Asteroids and comets smaller than a football field in size do little damage. Our studies suggest that during the next 500 years more than one thousand of these small objects, with energies greater than that of the nuclear weapons dropped on Japan in World War II, will hit Earth. For example, in 1908 an area of about 2000 km2 of forest was knocked down and partially burned in the Tunguska region of Siberia. The Tunguska event represents an extreme example of the fate of small impactors. Most small impactors simply break up in the upper atmosphere and do little surface damage, so astronomers need not keep track of them (Figure 1).
Many objects with sizes ranging up to about a kilometer will hit the Earth in the next one thousand to ten million years. These impacts could produce damaging blast waves, earthquakes, fires, and tidal waves, but the area affected will be less than the size of the U.S. Except for a direct hit on a major population center, the greatest damage may be done by tidal waves sweeping entire ocean coastlines (Figure 2). These objects could kill millionsof people, but the damage is not greater than that from other natural events such as earthquakes.

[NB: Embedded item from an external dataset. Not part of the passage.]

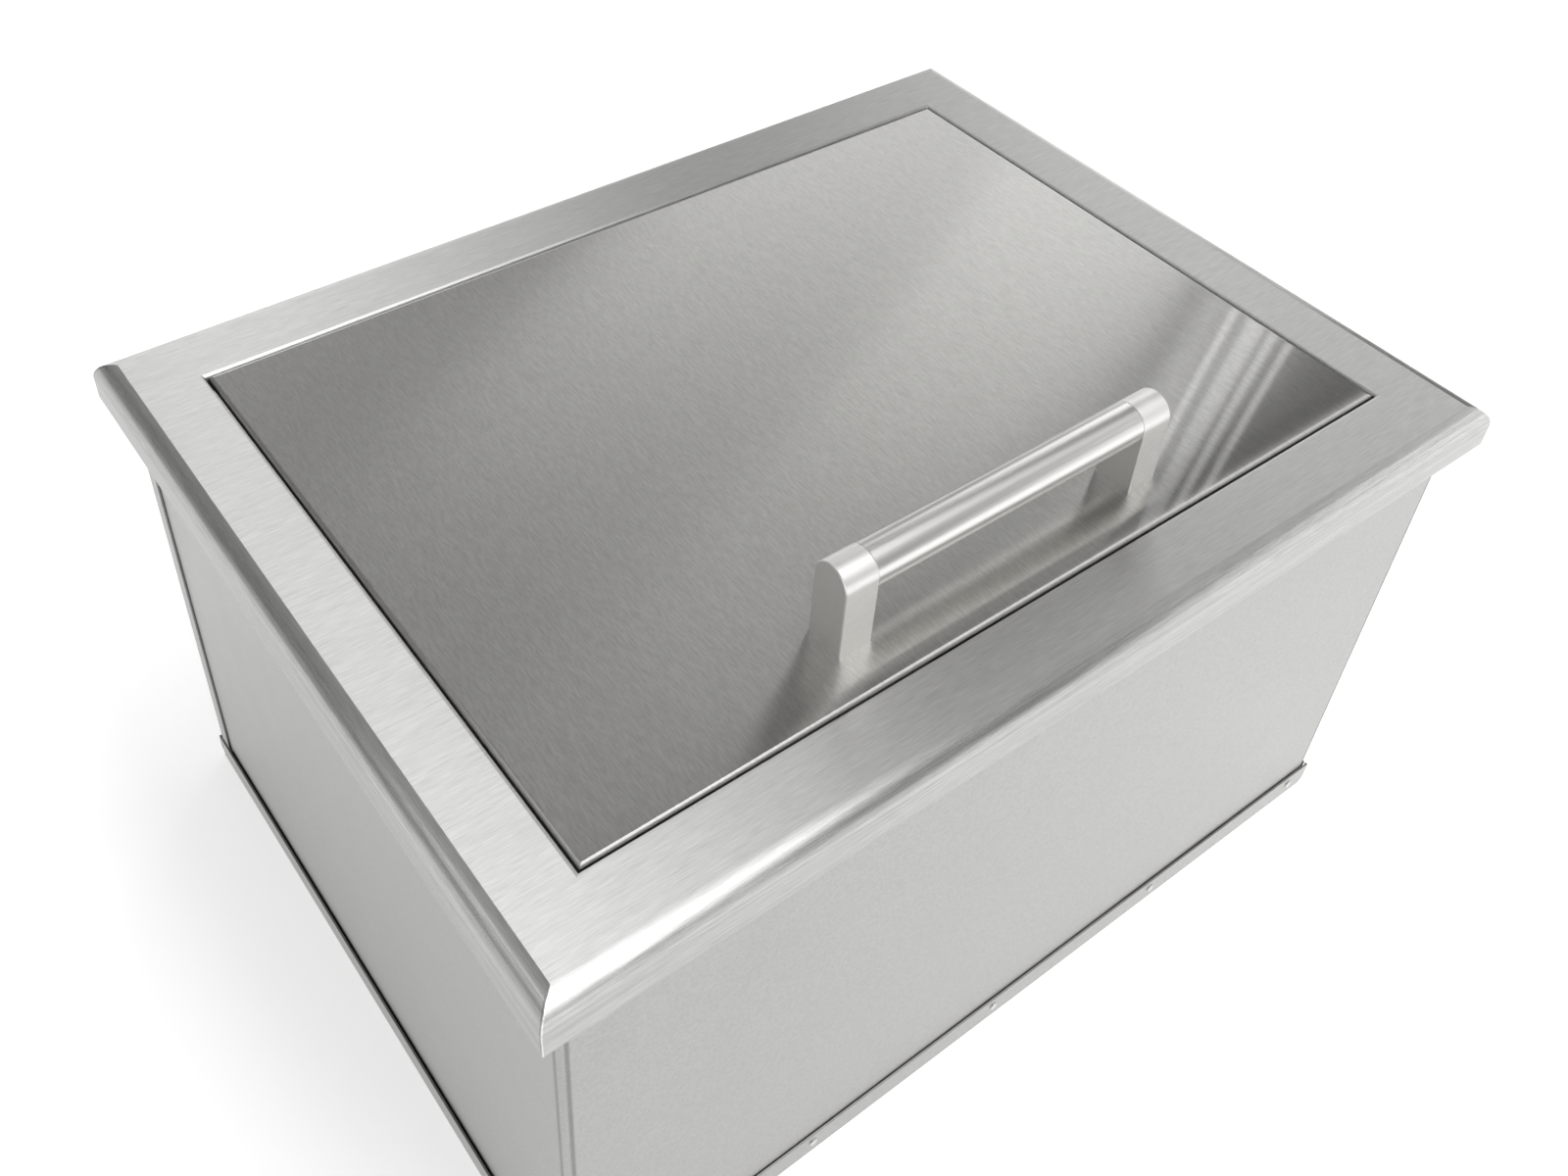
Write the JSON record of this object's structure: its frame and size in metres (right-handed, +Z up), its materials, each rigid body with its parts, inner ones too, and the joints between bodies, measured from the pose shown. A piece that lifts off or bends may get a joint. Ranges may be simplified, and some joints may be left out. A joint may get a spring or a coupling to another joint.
{
  "type": "drop in ice bin",
  "caption": "Insulated drop-in ice bin: folded steel rim with a rounded edge, flush lift-off lid with a bar handle, coved basin with a drain, riveted bottom pan.",
  "frame": {"origin": "centre of the underside, on the face the bin stands on", "axes": "+X to the right along the long side, -Y towards the handle's side, +Z up"},
  "size_m": [0.614, 0.464, 0.3955],
  "materials": {
    "brushed_rim": "brushed along the long side",
    "brushed_lid": "fine brushed from front to back",
    "satin_handle": "satin",
    "mill_panel": "dull mill finish",
    "satin_liner": "satin",
    "rivet_metal": "plain",
    "insulation": "foamed in place",
    "polished_drain": "polished",
    "seal_rubber": "matte",
    "plug_rubber": "matte",
    "slip_washer_plastic": "plain",
    "brass_nut": "plain",
    "fastener_steel": "plain"
  },
  "bodies": {
    "bin": {"rim_frame": "brushed_rim", "body_wrap": "mill_panel", "back_panel": "mill_panel", "bottom_pan": "mill_panel", "front_rivets": "rivet_metal", "back_rivets": "rivet_metal", "ice_liner": "satin_liner", "foam_bottom": "insulation", "foam_front": "insulation", "foam_back": "insulation", "foam_left": "insulation", "foam_right": "insulation", "drain_body": "polished_drain", "drain_strainer": "polished_drain", "drain_top_gasket": "seal_rubber", "drain_lower_gasket": "seal_rubber", "drain_slip_washer": "slip_washer_plastic", "drain_locknut": "brass_nut"},
    "lid": {"lid_skin": "brushed_lid", "lid_inner_pan": "satin_liner", "lid_foam": "insulation", "lid_gasket": "seal_rubber", "handle_post_left": "satin_handle", "handle_post_right": "satin_handle", "handle_bar": "satin_handle", "handle_screws": "fastener_steel", "handle_washers": "fastener_steel"},
    "plug": {"drain_plug": "plug_rubber"}
  },
  "joints": [
    {"name": "lid_lift", "type": "slide", "parent": "bin", "child": "lid", "axis": [0, 0, 1], "range_m": [0, 0.15]},
    {"name": "plug_lift", "type": "slide", "parent": "bin", "child": "plug", "axis": [0, 0, 1], "range_m": [0, 0.06]}
  ]
}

At time periods approaching one hundred million years, mountain-sized comets and asteroids with diameters near 10 km will hit Earth. When a 10 km sized object hits the surface it creates an enormous ejecta cloud which explodes outward into space, and reenters the atmosphere as countless shooting stars. The sky would be converted from its normal transparent blue to a brilliant red sheet of glowing lava. The red sky would cool over the next hour or so, leaving the world in total darkness as the shooting star remnants blot out the sun, and vast billows of smoke fill the sky from the continental scale fires ignited by the glowing lava-filled sky (Figure 3). Smoke from fires, dust from pulverized ejecta, and sulfate from within the objects would cause so much light loss that photosynthesis would cease for several months, a likely mechanism for causing extinctions in the ocean. Land surface temperatures would also plummet. Pity the poor dinosaurs, to whom this happened.